If your application uses proprietary information, software, APIs or other technologies that aren’t easily implemented or obtained, you can charge more for your application. This relates to complexity, but be aware that people will often create equivalent systems if it’s popular enough so proprietary systems and information require a lot of maintenance to keep them relevant.

Usefulness of Your Application

How often will someone use your app? Is it just a novelty or something someone will only use for a certain chore that they rarely do? If so, the demand for the app diminishes and so should your price.

No application should be more than $10 with few exceptions. Remember that you’re developing for a mobile platform and the software is limited and your price should be limited too.

If it’s a game, how is the quality and length of game play? The quality, the game play and the fun factor all play a part in your price. Obviously, people much prefer spending money on entertainment than on a new fancy laundry list application. Games are usually unique (to the App Store at least), are complex and provide a greater satisfaction to buyers, which allows them to enjoy a higher price tag.


Having a higher price on the App Store shows more confidence in your application. Giving your app away usually means you don’t think people would be even willing to spend the price of a soda on your application. These applications are fine, but for some of us, we need to make a living.

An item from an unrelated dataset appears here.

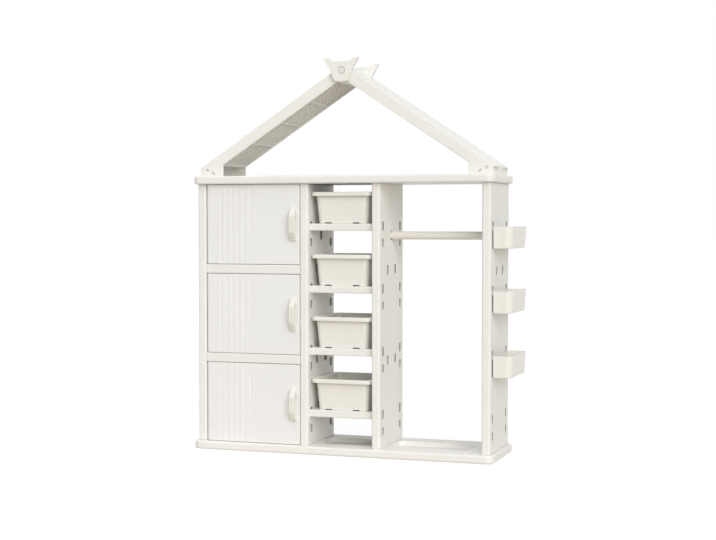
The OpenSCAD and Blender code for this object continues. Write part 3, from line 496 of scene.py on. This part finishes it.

Making your app a dollar usually means, I want to make some money, but I don’t think people will pay any more for it. But charging a dollar can also be good if your app has a wide appeal. What you lack in big numbers, you make up with bulk sales. So, if it’s a game, you could potentially have a larger market as opposed to a utility application that the user spends 30 seconds on. So you really need to look hard at your application and keep several factors in mind before you price your app. You can always change it later, so one approach is to start low and see how sales go.